▶ [Supplied information]
>>>>>
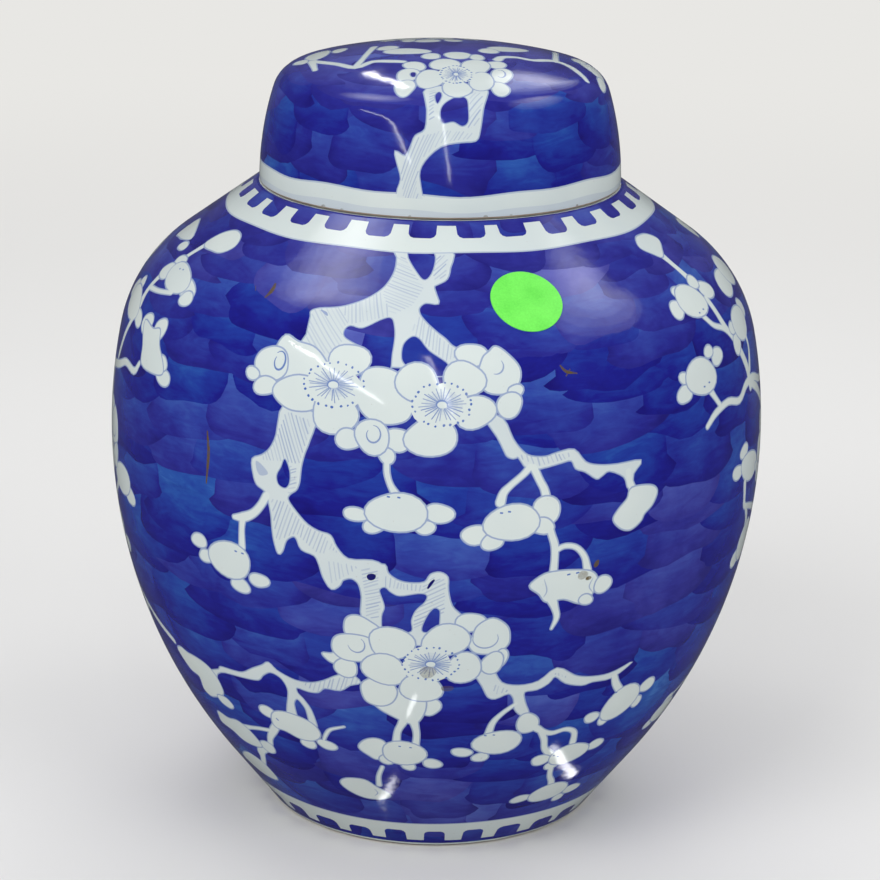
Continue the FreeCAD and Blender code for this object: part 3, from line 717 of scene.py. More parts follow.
def left_bud(chart):
    """The bud at the left end of the lower trunk's twig."""
    petals(chart, (-43.1, 144.6, 1.9, 2.3, 0), (-41.6, 139.4, 1.7, 2.2, 0),
           (-30.4, 135.4, 1.8, 2.6, 0), (-34.4, 131.6, 2.0, 2.5, 0))
    bud(chart, -36.4, 140.6, 4.7, 6.5, 0, dots=((-34.8, 144.6), (-33.4, 144.4)))


def lower_left(chart):
    """The branch from the lower flower to the left, with buds down to the foot."""
    chart.branch([(-14.5, 102), (-17, 101), (-20, 97.5), (-22.5, 95.6), (-25, 95.2), (-27, 96),
                 (-29.5, 98.2), (-31, 101), (-32.5, 99), (-35, 96.2), (-38, 92.6), (-41, 91.8),
                 (-44, 91.4), (-45, 89.5), (-48.4, 86.5), (-47, 84.2), (-46, 87), (-43.5, 89.4),
                 (-38, 90.4), (-34.5, 91.4), (-33, 94.4), (-31, 96.8), (-29, 95.4), (-28, 92),
                 (-28, 88), (-29.3, 80), (-29.6, 76), (-27.6, 76), (-27.4, 83.6), (-26.3, 86.6),
                 (-25, 83), (-24.8, 79), (-24.8, 74), (-23.4, 74), (-23.8, 82), (-25, 87),
                 (-26, 89.6), (-25.8, 92.2), (-23.5, 91.4), (-21.5, 91.8), (-20, 94.3),
                 (-17, 94.3), (-15, 97.3), (-13, 99)])
    chart.hatch([(-25, 95), (-22, 91.4), (-16, 94), (-12, 99), (-14, 103), (-20, 98)], lean=72,
                spacing=1.5)
    chart.ribbon([(-33.4, 70), (-35, 66), (-37.2, 60.5), (-38.4, 56), (-41, 51.4), (-43.6, 48.4),
                  (-45, 43), (-47, 38)], [2.6, 3.0, 2.0, 2.0, 2.4, 3.2, 2.0, 2.0])
    chart.ribbon([(-35.4, 65.2), (-39, 64.2), (-42, 62.8), (-44.6, 61.4)], [1.6, 1.3, 1.4, 2.2])
    petals(chart, (-34.6, 75.6, 2.1, 2.7, 0), (-26.7, 63.2, 1.6, 2.6, 0), (-22.2, 64.6, 2.0, 2.4, -10))
    chart.leaf([(-33, 76.4), (-30, 78), (-26, 76.6), (-23.7, 73.6), (-23.3, 69), (-25.3, 65.7),
                (-28.3, 65.2), (-31.5, 67.6), (-34, 68.4), (-34.2, 72.4)])
    chart.ribbon([(-22.6, 67.4), (-21.8, 70.4), (-20.5, 73.6), (-17.4, 76.2)], [0.8, 1.0, 0.9, 0.5])
    chart.leaf([(-59.5, 88.5), (-57.5, 91), (-55, 90.2), (-52, 90.2), (-49, 89), (-47, 85.5),
                (-46.5, 79), (-47.6, 75.6), (-50.4, 73), (-53, 71.6), (-54.6, 73.6), (-54, 80),
                (-57, 81.6)])
    chart.leaf([(-49.4, 74.2), (-46.6, 74.8), (-45.2, 71.8), (-46.6, 69.8), (-49, 71)])
    chart.leaf([(-42, 54), (-40, 56.6), (-38, 55.6), (-38.2, 51.6), (-40.5, 50.2)])
    chart.leaf([(-54.5, 60), (-53.4, 63), (-50, 62), (-46.5, 63.2), (-44, 61), (-42.3, 56),
                (-42.2, 52), (-45.5, 50.7), (-49, 51.2), (-51.5, 54.6), (-55, 56.2)])
    chart.leaf([(-58, 34), (-55, 39), (-51, 41.8), (-47, 39.5), (-45.5, 34), (-46, 29),
                (-50, 27.5), (-55, 29)])
    chart.stroke([(-33, 73.4), (-32.5, 72.4)], 0.8, "line", 0.8, taper=0.8)


def lower_middle(chart):
    """The bud under the lower flower, and one more left of it above the foot."""
    chart.ribbon([(-4.6, 86), (-5.6, 81), (-6.6, 76.6), (-7, 71)], [4.4, 2.6, 2.0, 2.4])
    chart.ribbon([(-4, 86), (-3.2, 80), (-2.9, 75), (-3.2, 69)], [4.4, 2.4, 1.9, 2.2])
    chart.leaf([(-15, 66), (-13.6, 70.2), (-11.2, 71.8), (-9.4, 70), (-9.6, 63.6), (-11.4, 60.4),
                (-13, 62)])
    petals(chart, (-9.4, 60.6, 1.6, 2.4, 20), (0.3, 59.4, 2.1, 2.2, -10), (-4.8, 57.4, 1.3, 2.2, 0))
    bud(chart, -5.6, 64.8, 4.8, 6.0, -4, dots=((-6.4, 68.5), (-4.2, 68.1)))
    chart.leaf([(-22, 42), (-20, 45.6), (-15.6, 46.3), (-13, 42.4), (-10.3, 38.6), (-10.5, 36),
                (-13, 34), (-17, 34), (-20.5, 37.4)])
    chart.stroke([(-13.6, 41), (-13, 38.4), (-14, 36)], 0.5, "line", 0.5)
    chart.ribbon([(-12.2, 44), (-11.8, 50), (-10.6, 56)], [1.6, 1.2, 1.0])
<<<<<
All of the data needs to be reproduced exactly, with no line missing.

▶ [Right answer]
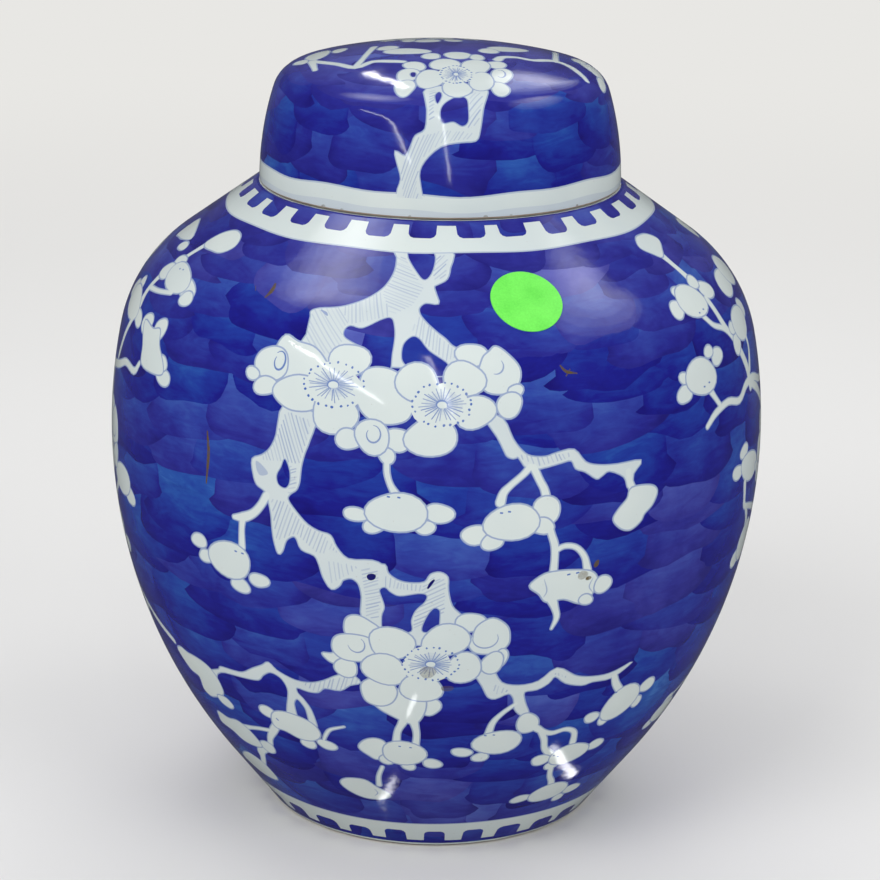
Continue the FreeCAD and Blender code for this object: part 3, from line 717 of scene.py. More parts follow.
def left_bud(chart):
    """The bud at the left end of the lower trunk's twig."""
    petals(chart, (-43.1, 144.6, 1.9, 2.3, 0), (-41.6, 139.4, 1.7, 2.2, 0),
           (-30.4, 135.4, 1.8, 2.6, 0), (-34.4, 131.6, 2.0, 2.5, 0))
    bud(chart, -36.4, 140.6, 4.7, 6.5, 0, dots=((-34.8, 144.6), (-33.4, 144.4)))


def lower_left(chart):
    """The branch from the lower flower to the left, with buds down to the foot."""
    chart.branch([(-14.5, 102), (-17, 101), (-20, 97.5), (-22.5, 95.6), (-25, 95.2), (-27, 96),
                 (-29.5, 98.2), (-31, 101), (-32.5, 99), (-35, 96.2), (-38, 92.6), (-41, 91.8),
                 (-44, 91.4), (-45, 89.5), (-48.4, 86.5), (-47, 84.2), (-46, 87), (-43.5, 89.4),
                 (-38, 90.4), (-34.5, 91.4), (-33, 94.4), (-31, 96.8), (-29, 95.4), (-28, 92),
                 (-28, 88), (-29.3, 80), (-29.6, 76), (-27.6, 76), (-27.4, 83.6), (-26.3, 86.6),
                 (-25, 83), (-24.8, 79), (-24.8, 74), (-23.4, 74), (-23.8, 82), (-25, 87),
                 (-26, 89.6), (-25.8, 92.2), (-23.5, 91.4), (-21.5, 91.8), (-20, 94.3),
                 (-17, 94.3), (-15, 97.3), (-13, 99)])
    chart.hatch([(-25, 95), (-22, 91.4), (-16, 94), (-12, 99), (-14, 103), (-20, 98)], lean=72,
                spacing=1.5)
    chart.ribbon([(-33.4, 70), (-35, 66), (-37.2, 60.5), (-38.4, 56), (-41, 51.4), (-43.6, 48.4),
                  (-45, 43), (-47, 38)], [2.6, 3.0, 2.0, 2.0, 2.4, 3.2, 2.0, 2.0])
    chart.ribbon([(-35.4, 65.2), (-39, 64.2), (-42, 62.8), (-44.6, 61.4)], [1.6, 1.3, 1.4, 2.2])
    petals(chart, (-34.6, 75.6, 2.1, 2.7, 0), (-26.7, 63.2, 1.6, 2.6, 0), (-22.2, 64.6, 2.0, 2.4, -10))
    chart.leaf([(-33, 76.4), (-30, 78), (-26, 76.6), (-23.7, 73.6), (-23.3, 69), (-25.3, 65.7),
                (-28.3, 65.2), (-31.5, 67.6), (-34, 68.4), (-34.2, 72.4)])
    chart.ribbon([(-22.6, 67.4), (-21.8, 70.4), (-20.5, 73.6), (-17.4, 76.2)], [0.8, 1.0, 0.9, 0.5])
    chart.leaf([(-59.5, 88.5), (-57.5, 91), (-55, 90.2), (-52, 90.2), (-49, 89), (-47, 85.5),
                (-46.5, 79), (-47.6, 75.6), (-50.4, 73), (-53, 71.6), (-54.6, 73.6), (-54, 80),
                (-57, 81.6)])
    chart.leaf([(-49.4, 74.2), (-46.6, 74.8), (-45.2, 71.8), (-46.6, 69.8), (-49, 71)])
    chart.leaf([(-42, 54), (-40, 56.6), (-38, 55.6), (-38.2, 51.6), (-40.5, 50.2)])
    chart.leaf([(-54.5, 60), (-53.4, 63), (-50, 62), (-46.5, 63.2), (-44, 61), (-42.3, 56),
                (-42.2, 52), (-45.5, 50.7), (-49, 51.2), (-51.5, 54.6), (-55, 56.2)])
    chart.leaf([(-58, 34), (-55, 39), (-51, 41.8), (-47, 39.5), (-45.5, 34), (-46, 29),
                (-50, 27.5), (-55, 29)])
    chart.stroke([(-33, 73.4), (-32.5, 72.4)], 0.8, "line", 0.8, taper=0.8)


def lower_middle(chart):
    """The bud under the lower flower, and one more left of it above the foot."""
    chart.ribbon([(-4.6, 86), (-5.6, 81), (-6.6, 76.6), (-7, 71)], [4.4, 2.6, 2.0, 2.4])
    chart.ribbon([(-4, 86), (-3.2, 80), (-2.9, 75), (-3.2, 69)], [4.4, 2.4, 1.9, 2.2])
    chart.leaf([(-15, 66), (-13.6, 70.2), (-11.2, 71.8), (-9.4, 70), (-9.6, 63.6), (-11.4, 60.4),
                (-13, 62)])
    petals(chart, (-9.4, 60.6, 1.6, 2.4, 20), (0.3, 59.4, 2.1, 2.2, -10), (-4.8, 57.4, 1.3, 2.2, 0))
    bud(chart, -5.6, 64.8, 4.8, 6.0, -4, dots=((-6.4, 68.5), (-4.2, 68.1)))
    chart.leaf([(-22, 42), (-20, 45.6), (-15.6, 46.3), (-13, 42.4), (-10.3, 38.6), (-10.5, 36),
                (-13, 34), (-17, 34), (-20.5, 37.4)])
    chart.stroke([(-13.6, 41), (-13, 38.4), (-14, 36)], 0.5, "line", 0.5)
    chart.ribbon([(-12.2, 44), (-11.8, 50), (-10.6, 56)], [1.6, 1.2, 1.0])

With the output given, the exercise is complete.